◆ **What this task involves**
Up to and including the line with "wall_thickness = 0.2", please set down the entries below exactly, starting from the first line.

◆ **Data supplied**
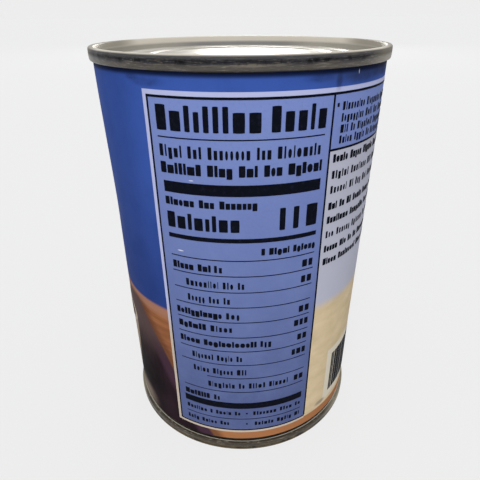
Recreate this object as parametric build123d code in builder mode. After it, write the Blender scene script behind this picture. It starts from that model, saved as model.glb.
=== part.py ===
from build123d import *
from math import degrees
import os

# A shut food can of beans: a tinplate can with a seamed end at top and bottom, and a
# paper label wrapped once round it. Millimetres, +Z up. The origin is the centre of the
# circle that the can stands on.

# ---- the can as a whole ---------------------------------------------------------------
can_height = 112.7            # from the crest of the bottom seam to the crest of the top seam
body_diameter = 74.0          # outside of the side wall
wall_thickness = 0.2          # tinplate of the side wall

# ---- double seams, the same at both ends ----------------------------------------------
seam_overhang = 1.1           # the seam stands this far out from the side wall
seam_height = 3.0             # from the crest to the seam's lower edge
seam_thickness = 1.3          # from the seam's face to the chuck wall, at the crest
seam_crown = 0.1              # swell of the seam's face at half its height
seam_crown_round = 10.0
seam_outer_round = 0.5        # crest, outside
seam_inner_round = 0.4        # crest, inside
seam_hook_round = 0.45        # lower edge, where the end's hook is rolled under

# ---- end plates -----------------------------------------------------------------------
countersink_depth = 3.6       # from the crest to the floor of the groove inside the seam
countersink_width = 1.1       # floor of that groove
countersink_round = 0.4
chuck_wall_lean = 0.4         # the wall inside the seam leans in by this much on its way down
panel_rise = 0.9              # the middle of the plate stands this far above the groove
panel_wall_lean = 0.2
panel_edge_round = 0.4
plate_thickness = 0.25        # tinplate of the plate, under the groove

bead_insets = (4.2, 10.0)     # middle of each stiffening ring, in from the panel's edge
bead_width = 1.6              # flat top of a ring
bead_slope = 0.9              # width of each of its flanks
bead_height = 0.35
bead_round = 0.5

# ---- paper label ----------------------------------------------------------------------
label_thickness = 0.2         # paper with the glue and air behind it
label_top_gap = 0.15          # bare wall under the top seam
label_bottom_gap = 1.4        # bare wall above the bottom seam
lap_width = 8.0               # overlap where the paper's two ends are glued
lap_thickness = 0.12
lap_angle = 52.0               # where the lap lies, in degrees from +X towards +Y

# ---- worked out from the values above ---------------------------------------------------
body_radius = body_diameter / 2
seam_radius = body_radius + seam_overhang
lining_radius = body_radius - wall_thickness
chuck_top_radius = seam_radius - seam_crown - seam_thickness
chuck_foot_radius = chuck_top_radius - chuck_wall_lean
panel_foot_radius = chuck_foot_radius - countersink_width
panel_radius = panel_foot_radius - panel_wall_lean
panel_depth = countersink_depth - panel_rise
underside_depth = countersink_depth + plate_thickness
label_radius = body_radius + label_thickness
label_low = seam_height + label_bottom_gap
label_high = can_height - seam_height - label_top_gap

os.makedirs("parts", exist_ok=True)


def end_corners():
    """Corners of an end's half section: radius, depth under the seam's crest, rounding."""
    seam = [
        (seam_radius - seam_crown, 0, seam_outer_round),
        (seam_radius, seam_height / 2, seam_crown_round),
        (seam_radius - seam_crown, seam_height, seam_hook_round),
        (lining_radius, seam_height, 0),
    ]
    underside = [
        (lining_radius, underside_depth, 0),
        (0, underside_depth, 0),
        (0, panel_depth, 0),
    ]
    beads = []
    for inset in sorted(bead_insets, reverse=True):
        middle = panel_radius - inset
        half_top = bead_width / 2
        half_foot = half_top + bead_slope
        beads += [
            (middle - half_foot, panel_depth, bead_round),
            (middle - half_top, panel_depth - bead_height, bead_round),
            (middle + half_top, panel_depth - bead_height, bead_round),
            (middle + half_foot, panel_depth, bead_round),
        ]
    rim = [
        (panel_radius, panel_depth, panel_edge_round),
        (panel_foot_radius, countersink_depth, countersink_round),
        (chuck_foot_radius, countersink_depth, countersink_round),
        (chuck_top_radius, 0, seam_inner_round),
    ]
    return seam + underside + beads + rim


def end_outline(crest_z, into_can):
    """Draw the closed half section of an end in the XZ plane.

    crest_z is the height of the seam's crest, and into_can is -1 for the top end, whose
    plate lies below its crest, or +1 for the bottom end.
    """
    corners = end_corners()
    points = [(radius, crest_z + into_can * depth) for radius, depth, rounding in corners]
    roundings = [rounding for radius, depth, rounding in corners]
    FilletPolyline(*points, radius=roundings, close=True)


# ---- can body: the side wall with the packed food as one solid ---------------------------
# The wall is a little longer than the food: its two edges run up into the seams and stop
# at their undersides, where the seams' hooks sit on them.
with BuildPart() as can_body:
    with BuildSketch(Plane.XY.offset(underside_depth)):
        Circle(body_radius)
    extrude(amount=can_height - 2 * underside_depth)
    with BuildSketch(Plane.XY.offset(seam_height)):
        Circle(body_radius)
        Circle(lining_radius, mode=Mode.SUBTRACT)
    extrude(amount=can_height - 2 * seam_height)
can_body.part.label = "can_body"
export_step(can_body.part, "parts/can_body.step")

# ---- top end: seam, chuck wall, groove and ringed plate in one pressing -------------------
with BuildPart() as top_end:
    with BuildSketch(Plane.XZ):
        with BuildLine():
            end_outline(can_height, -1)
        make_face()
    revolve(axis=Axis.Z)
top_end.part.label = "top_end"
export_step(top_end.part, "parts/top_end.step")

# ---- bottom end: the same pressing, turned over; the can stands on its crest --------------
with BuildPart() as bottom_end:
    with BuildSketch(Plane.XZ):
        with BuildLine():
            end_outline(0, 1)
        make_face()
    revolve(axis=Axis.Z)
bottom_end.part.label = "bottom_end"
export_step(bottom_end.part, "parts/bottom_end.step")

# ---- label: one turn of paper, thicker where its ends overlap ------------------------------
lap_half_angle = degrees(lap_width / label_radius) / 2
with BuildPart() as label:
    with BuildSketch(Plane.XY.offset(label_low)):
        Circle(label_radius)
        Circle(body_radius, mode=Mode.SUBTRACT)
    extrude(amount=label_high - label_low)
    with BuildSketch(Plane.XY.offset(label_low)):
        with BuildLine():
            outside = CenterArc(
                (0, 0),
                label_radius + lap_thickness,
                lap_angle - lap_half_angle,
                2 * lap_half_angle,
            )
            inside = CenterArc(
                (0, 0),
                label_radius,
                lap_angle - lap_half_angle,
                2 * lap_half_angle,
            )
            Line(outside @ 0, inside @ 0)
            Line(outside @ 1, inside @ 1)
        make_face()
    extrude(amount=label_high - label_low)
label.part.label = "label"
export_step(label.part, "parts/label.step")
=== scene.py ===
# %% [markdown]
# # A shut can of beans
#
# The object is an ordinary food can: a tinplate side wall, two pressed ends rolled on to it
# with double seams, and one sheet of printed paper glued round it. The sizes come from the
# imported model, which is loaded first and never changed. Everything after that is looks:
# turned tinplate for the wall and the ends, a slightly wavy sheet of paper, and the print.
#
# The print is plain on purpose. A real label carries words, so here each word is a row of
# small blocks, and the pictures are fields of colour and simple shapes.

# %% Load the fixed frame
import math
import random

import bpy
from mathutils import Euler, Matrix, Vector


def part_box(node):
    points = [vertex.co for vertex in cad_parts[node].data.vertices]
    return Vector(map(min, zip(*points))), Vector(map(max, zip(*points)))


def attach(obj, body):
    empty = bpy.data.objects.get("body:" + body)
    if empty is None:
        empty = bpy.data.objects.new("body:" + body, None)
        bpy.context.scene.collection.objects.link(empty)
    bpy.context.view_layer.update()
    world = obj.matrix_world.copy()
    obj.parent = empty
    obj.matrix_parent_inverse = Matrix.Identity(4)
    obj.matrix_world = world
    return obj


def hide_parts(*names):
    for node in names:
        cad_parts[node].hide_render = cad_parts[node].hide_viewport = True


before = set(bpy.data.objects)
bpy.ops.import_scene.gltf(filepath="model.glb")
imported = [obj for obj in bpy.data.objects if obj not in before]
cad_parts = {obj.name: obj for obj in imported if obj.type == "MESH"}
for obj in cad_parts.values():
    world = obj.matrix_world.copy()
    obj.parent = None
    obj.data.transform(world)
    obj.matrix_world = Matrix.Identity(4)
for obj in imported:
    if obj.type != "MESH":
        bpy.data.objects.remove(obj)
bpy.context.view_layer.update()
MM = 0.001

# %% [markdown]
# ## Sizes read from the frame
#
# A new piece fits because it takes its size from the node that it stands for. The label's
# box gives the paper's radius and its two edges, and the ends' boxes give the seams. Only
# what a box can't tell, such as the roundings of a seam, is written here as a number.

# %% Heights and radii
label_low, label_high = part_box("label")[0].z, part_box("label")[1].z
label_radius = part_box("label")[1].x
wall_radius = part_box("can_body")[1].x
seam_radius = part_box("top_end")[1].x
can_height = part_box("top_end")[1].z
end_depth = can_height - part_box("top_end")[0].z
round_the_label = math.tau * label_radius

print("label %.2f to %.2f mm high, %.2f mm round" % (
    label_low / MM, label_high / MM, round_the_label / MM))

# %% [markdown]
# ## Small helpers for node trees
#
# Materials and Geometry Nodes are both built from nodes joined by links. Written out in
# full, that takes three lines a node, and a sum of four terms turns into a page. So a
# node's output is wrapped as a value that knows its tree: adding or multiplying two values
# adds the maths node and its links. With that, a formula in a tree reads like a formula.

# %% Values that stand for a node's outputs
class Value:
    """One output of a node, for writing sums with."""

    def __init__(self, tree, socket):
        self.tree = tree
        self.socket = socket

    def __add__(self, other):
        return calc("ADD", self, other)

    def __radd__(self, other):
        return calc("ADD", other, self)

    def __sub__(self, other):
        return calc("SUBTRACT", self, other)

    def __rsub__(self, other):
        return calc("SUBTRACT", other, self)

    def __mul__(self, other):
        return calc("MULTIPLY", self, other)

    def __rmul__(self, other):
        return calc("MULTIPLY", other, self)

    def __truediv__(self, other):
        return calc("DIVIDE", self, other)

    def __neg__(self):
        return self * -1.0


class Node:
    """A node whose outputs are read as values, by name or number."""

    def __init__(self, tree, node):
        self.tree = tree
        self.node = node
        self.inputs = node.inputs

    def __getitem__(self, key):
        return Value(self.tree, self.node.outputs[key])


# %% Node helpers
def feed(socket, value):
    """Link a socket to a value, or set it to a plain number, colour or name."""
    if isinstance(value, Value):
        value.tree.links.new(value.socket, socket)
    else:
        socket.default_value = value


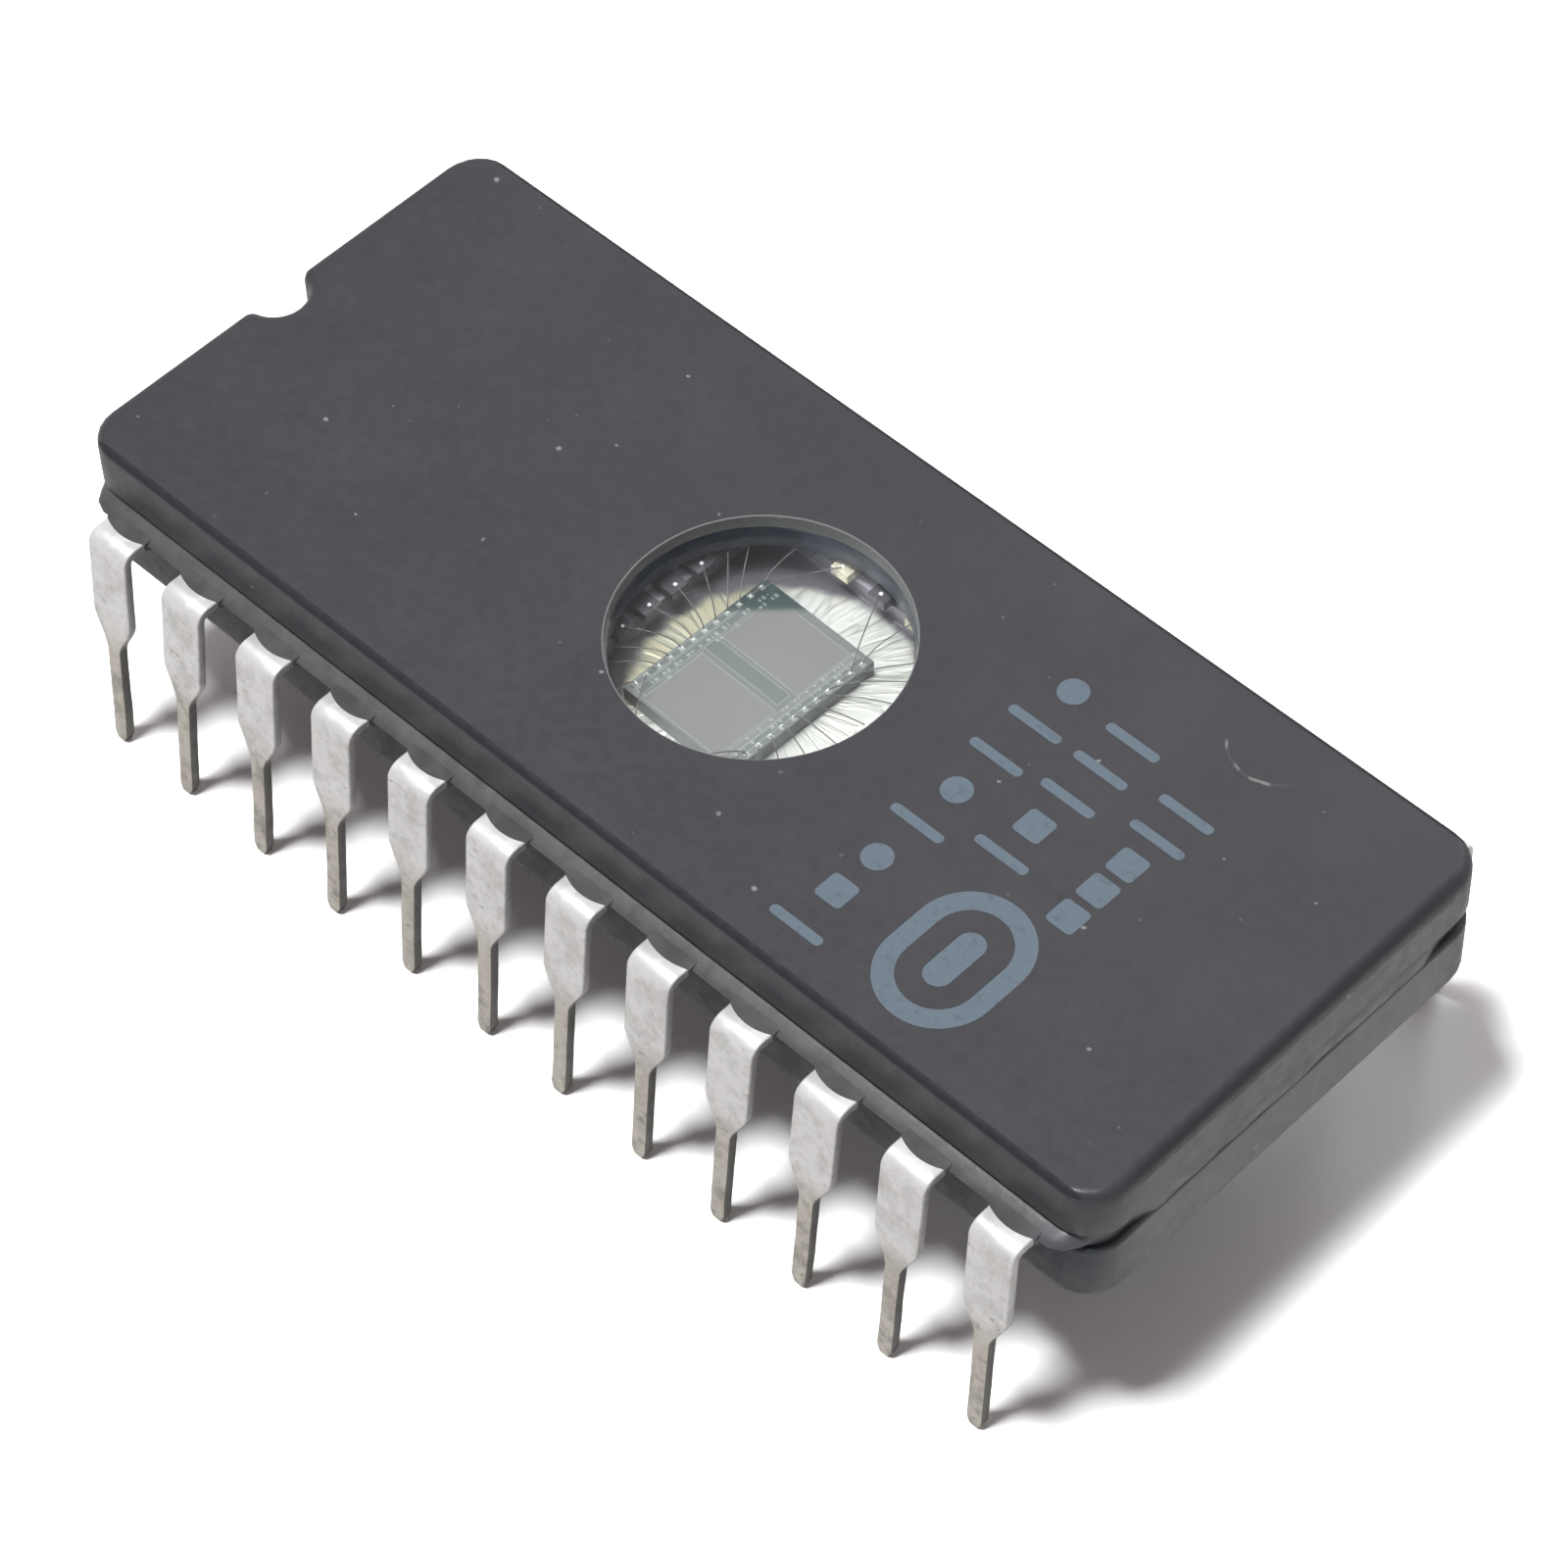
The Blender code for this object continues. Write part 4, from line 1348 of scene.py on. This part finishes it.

◆ **Exercise output**
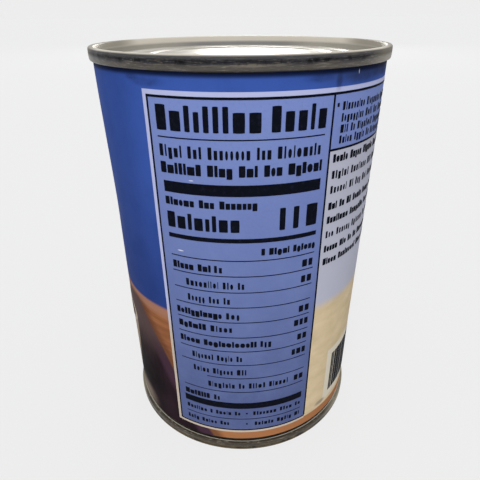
Recreate this object as parametric build123d code in builder mode. After it, write the Blender scene script behind this picture. It starts from that model, saved as model.glb.
=== part.py ===
from build123d import *
from math import degrees
import os

# A shut food can of beans: a tinplate can with a seamed end at top and bottom, and a
# paper label wrapped once round it. Millimetres, +Z up. The origin is the centre of the
# circle that the can stands on.

# ---- the can as a whole ---------------------------------------------------------------
can_height = 112.7            # from the crest of the bottom seam to the crest of the top seam
body_diameter = 74.0          # outside of the side wall
wall_thickness = 0.2          # tinplate of the side wall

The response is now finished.